Что беспокоиться об авторах? Кто вымер, так это читатель! Я имею в виду не адресатов блогов и не тех, кто вынужден своим положением к знакомству с книгами, например студентов. Речь идет не о лицах, горящих праздным любопытством к расхожей молве или обязанных изучать профессиональную литературу, а о читателе, испытывающем внутренний интерес, неукроти<Правый колонтитул>мый позыв к новому знанию, каковое не имеет ничего общего со знанием недостающим, извлекаемым из Википедии. Такого читателя больше нет. Можно спорить о том, почему он исчез. Погиб ли он под напором видеоинформации, пал ли жертвой глобализовавшегося прагматизма, разочаровался ли в без– и малоидейных авторах, уступил ли свое законное место человеку наслаждающемуся и развлекающемуся, отчаялся ли при столкновении с гигантским массивом текстов, накопленных за века, – любое из толкований здесь, как бы правдоподобно оно ни выглядело, не стоит потраченных на него умственных потуг, потому что его некому адресовать. Без резонансной среды текст перестал быть социальным событием, шоком, стимулирующим дискуссии, которые захватывали бы общество.

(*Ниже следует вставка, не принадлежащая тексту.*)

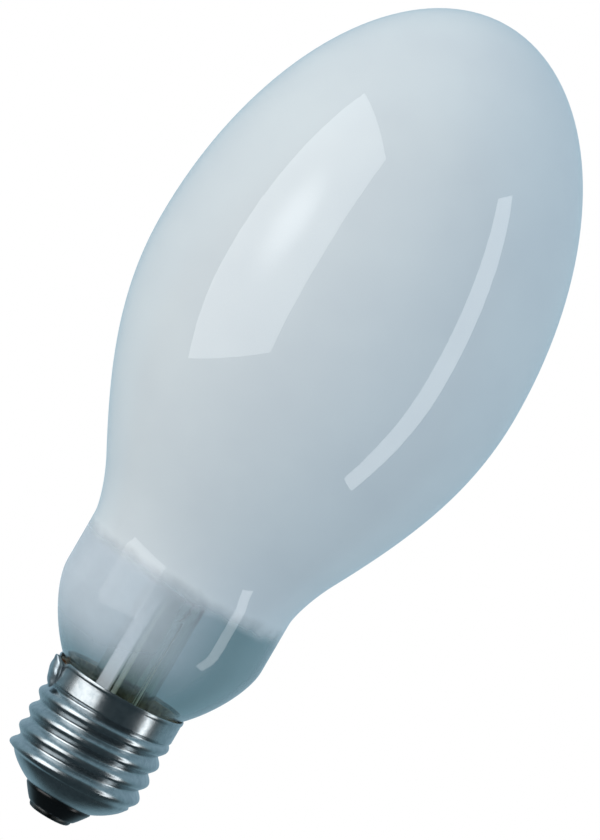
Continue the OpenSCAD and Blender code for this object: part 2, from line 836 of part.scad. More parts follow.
bulb_envelope();
phosphor_coating();
cap_shell();
cap_insulator();
centre_contact();
contact_solder();
side_solder();
cement_ring();
stem();
exhaust_tube();
centre_lead();
side_lead();
frame_wire();
support_lead();
dome_spring();
arc_tube();
upper_electrode();
lower_electrode();
starting_electrode();
upper_foil();
lower_foil();
starting_foil();
upper_lead();
lower_lead();
starting_lead();
upper_strap();
lower_strap();
upper_ribbon();
lower_ribbon();
starting_ribbon();
resistor_body();
resistor_ends();
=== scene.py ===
# High intensity discharge lamp, standing on its centre contact with its dome up, in metres.
from math import atan2, ceil, cos, pi, radians, sin, sqrt

import bpy
from mathutils import Matrix, Vector, noise


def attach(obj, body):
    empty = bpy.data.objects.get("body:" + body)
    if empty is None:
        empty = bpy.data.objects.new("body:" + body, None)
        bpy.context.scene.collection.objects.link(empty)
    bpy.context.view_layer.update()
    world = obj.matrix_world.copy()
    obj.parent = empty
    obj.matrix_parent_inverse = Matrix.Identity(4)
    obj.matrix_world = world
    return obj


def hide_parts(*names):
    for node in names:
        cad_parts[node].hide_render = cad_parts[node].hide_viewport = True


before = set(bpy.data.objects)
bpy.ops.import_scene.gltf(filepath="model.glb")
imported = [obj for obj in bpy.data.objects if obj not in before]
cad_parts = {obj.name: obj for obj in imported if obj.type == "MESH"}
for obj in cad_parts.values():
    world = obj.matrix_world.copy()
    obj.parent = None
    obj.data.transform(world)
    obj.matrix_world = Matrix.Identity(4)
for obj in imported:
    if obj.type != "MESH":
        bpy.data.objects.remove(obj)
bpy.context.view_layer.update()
scene = bpy.context.scene
scene.view_settings.view_transform = "Standard"

# The photograph's view. The lamp's axis rises to the right across the picture, with the dome
# leaning a little towards a camera that stands far off, so that the picture is nearly flat.
camera_turn = radians(248)
camera_rise = radians(6.7)
axis_slope = radians(59.8)
camera_away = 4
picture_height = 0.1544
aim_up = 0.0869
aim_right = 0.00347
forward = -Vector(
    (cos(camera_turn) * cos(camera_rise), sin(camera_turn) * cos(camera_rise), sin(camera_rise))
)
lamp_right = Vector((sin(camera_turn), -cos(camera_turn), 0)) * -1
lamp_up = lamp_right.cross(forward)
aim = Vector((0, 0, aim_up)) + aim_right * lamp_right
picture_right = cos(axis_slope) * lamp_up + sin(axis_slope) * lamp_right
picture_up = sin(axis_slope) * lamp_up - cos(axis_slope) * lamp_right
camera_data = bpy.data.cameras.new("camera")
camera_data.sensor_width = 36
camera_data.lens = camera_data.sensor_width * camera_away / picture_height
camera = bpy.data.objects.new("camera", camera_data)
scene.collection.objects.link(camera)
camera.matrix_world = Matrix.Translation(aim - camera_away * forward) @ Matrix(
    (picture_right, picture_up, -forward)
).transposed().to_4x4()
scene.camera = camera

# The bulb: soda-lime glass, blown in a mould and drawn in at the neck, where it is sealed to the
# stem and cemented into the cap. It is clear, and the white comes from the powder inside it.
MM = 0.001
lamp_len = 169
bulb_r = 37.5
wide_z = 107
neck_r = 20.65
neck_low_z = 43
neck_high_z = 53
flare_z = 63.6
flare_share = 0.21
slope_share = 0.576
mouth_r = 12.4
mouth_z = 27.3
mouth_angle = 45
root_r = 10.8
root_z = mouth_z - 5.8
seal_z = 13
glass_t = 1
curve_pull = 0.55
body_pull_low = 0.6
body_pull_high = 0.85


def blend(start, start_angle, end, end_angle, start_pull=curve_pull, end_pull=curve_pull, steps=24):
    """Points from start to end, leaving and arriving at angles from the axis."""
    start, end = Vector(start), Vector(end)
    leave = Vector((sin(radians(start_angle)), cos(radians(start_angle))))
    arrive = Vector((sin(radians(end_angle)), cos(radians(end_angle))))
    corner = start + leave * (end - start).cross(arrive) / leave.cross(arrive)
    first, second = start.lerp(corner, start_pull), end.lerp(corner, end_pull)
    return [
        (1 - t) ** 3 * start + 3 * t * (1 - t) ** 2 * first + 3 * t * t * (1 - t) * second + t**3 * end
        for t in (i / steps for i in range(steps + 1))
    ]


def inset(outline, depth):
    """The outline moved in from the outside, square to itself."""
    moved = []
    for i, point in enumerate(outline):
        along = (outline[min(i + 1, len(outline) - 1)] - outline[max(i - 1, 0)]).normalized()
        moved.append(point - depth * Vector((along.y, -along.x)))
    return moved


flare_point = (neck_r + flare_share * (bulb_r - neck_r), flare_z)
flare_angle = 90 - atan2(slope_share * (wide_z - flare_z), bulb_r - flare_point[0]) * 180 / pi
dome_h = lamp_len - wide_z
dome_steps = 40
bulb_outline = (
    [Vector((root_r, seal_z)), Vector((root_r, (seal_z + root_z) / 2))]
    + blend((root_r, root_z), 0, (mouth_r, mouth_z), mouth_angle, steps=10)[:-1]
    + blend((mouth_r, mouth_z), mouth_angle, (neck_r, neck_low_z), 0)
    + blend((neck_r, neck_high_z), 0, flare_point, flare_angle, steps=16)[:-1]
    + blend(flare_point, flare_angle, (bulb_r, wide_z), 0, body_pull_low, body_pull_high, steps=36)[:-1]
    + [
        Vector((bulb_r * cos(a), wide_z + dome_h * sin(a)))
        for a in (pi / 2 * i / dome_steps for i in range(dome_steps + 1))
    ]
)


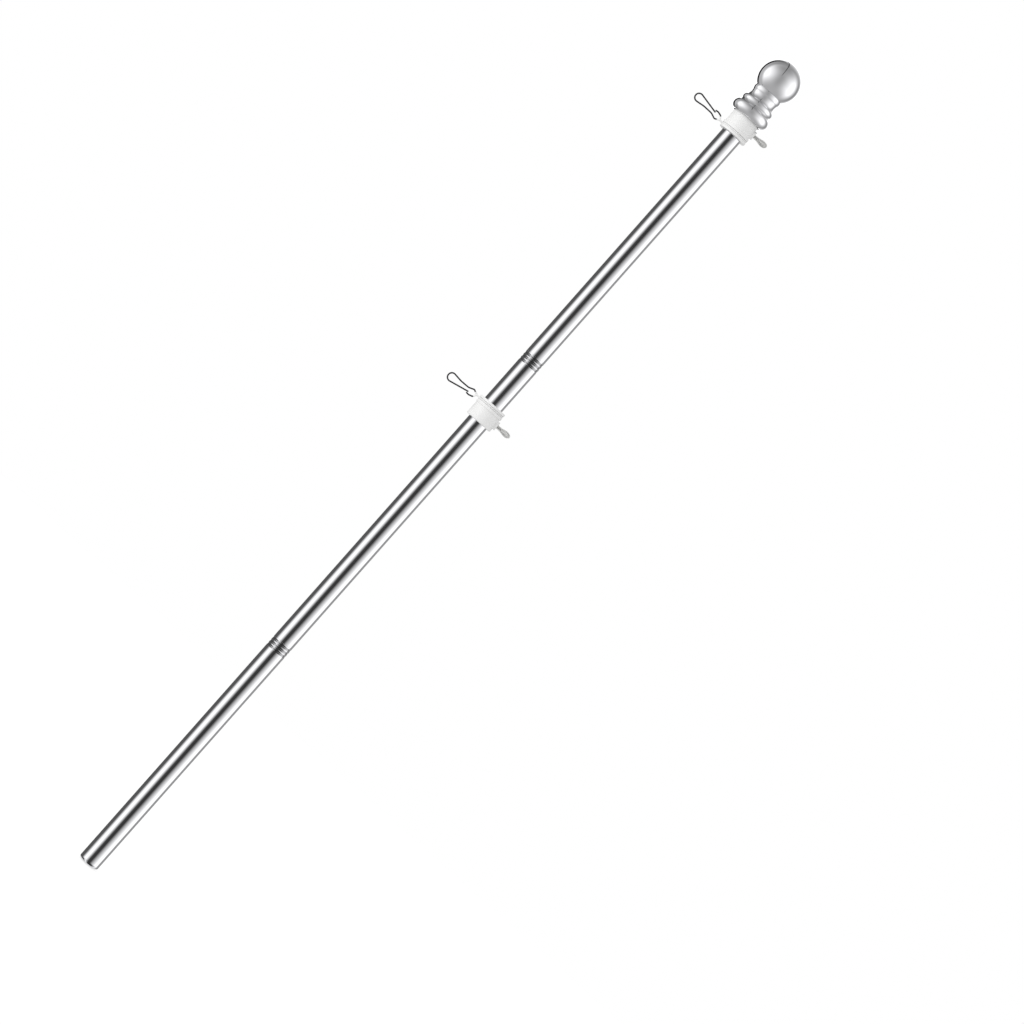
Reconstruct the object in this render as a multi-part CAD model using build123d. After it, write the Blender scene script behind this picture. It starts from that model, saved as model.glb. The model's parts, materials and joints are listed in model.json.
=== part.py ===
from build123d import *
from math import asin, atan2, cos, pi, radians, sin, sqrt, tan
import os

# A three-section house flagpole: polished tube, ball finial, and two stay collars, each with
# a swivelling wire clip and a thumb screw. Millimetres, +Z along the pole, origin at the
# centre of the flat at the bottom end. Clips point along -X, thumb screws along +X.

# Tube sections
TUBE_OD = 25.4
TUBE_WALL = 0.7
BOTTOM_LENGTH = 327.0
MIDDLE_LENGTH = 425.7
TOP_LENGTH = 371.0
TUBE_EDGE_BREAK = 0.2

# Rolled grooves that hold each threaded socket in the tube around it
ROLL_COUNT = 3
ROLL_PITCH = 4.4
ROLL_WIDTH = 3.2
ROLL_DEPTH = 0.4
ROLL_INSET = 7.5

# Threaded inserts inside the tubes
INSERT_FIT = 0.05
THREAD_CLEARANCE = 0.1
SOCKET_LENGTH = 38.0
SLEEVE_LENGTH = 32.0
STUD_R = 6.0
STUD_LENGTH = 27.0
STUD_END_GAP = 1.0
STUD_CHAMFER = 1.0

# End plug
PLUG_LAND_R = 5.0
PLUG_RISE = 4.5
PLUG_DEPTH = 22.0
PLUG_WALL = 2.0
PLUG_LEAD = 0.8

# Finial: a ball on a turned, flared base, held down on the tube's end by one stud
BALL_R = 25.0
BALL_SEAT_R = 18.2
BASE_RIM_HEIGHT = 12.0
BASE_FLARE_HEIGHT = 3.7
BASE_BEAD_HEIGHT = 6.6
BASE_NECK_HEIGHT = 9.3
BASE_TOP_BEAD_HEIGHT = 6.3
RIM_FOOT_R = 20.2
RIM_R = 24.1
RIM_SHOULDER_R = 22.4
FLARE_GROOVE_R = 19.6
LOWER_BEAD_R = 20.6
LOWER_BEAD_TOP_R = 19.0
FLARE_HOLLOW = 0.37
NECK_R = 16.5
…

Нарушение экологического равновесия между отправителями и получателями сообщений – одно из многих проявлений того дисбаланса, в котором мы пребываем, загрязняя природное окружение, ведя асимметричные войны, отвечая в роли налогоплательщиков за накопление государствами непомерных долгов, пуская на самотек финансовый капитал, не гарантированный индустриальным производством, реабилитируя «Leitkulturen» (в поликонфессиональной России – традицию иосифлянства, призывавшего к союзу православной церкви и карательного государства). Выход читателя из коммуникативной игры корреспондирует с тем подавлением, которому современность подвергает покупателя на товарном рынке. Консюмеризм образца 1960-х годов (ему соответствовала рецептивная эстетика, выдвинувшая читателя в соавтора художественных текстов) сменился (во всяком случае в западном полушарии) социокультурой, враждебной потребителю. Обильное вбрасывание в оборот дешевых денег, призванных расшевелить конъюнктуру и спасти финансовые институции, влечет за собой обесценивание сбережений, накопленных частными вкладчиками банков, что ослабляет потенцию покупательской способности населения. Эта способность падает также in actu из-за сокращения пенсий, стипендий, зарплат, получаемых госcлужащими, и прочих мер бюджетной экономии, которые вынуждены вводить страны, пытающиеся выбраться из долговых ям, куда они попали. Не потребитель диктует свою волю производству, а реклама, на которую работают интернет-ресурсы, торгующие данными о пользователях, порабощает нас окончательно, учитывая наши индивидуальные особенности. Усиление разницы между богатыми и бедными и разбухание слоя состоятельных людей делают товары широкого спроса все менее дифференцированными, поскольку главный контраст отличает здесь то, что доступно большинству, от того, что образует сектор эксклюзивных продаж. Утрачивая право выбора, обезличиваясь, массовый потребитель превращается из агенса истории в ее пациенса.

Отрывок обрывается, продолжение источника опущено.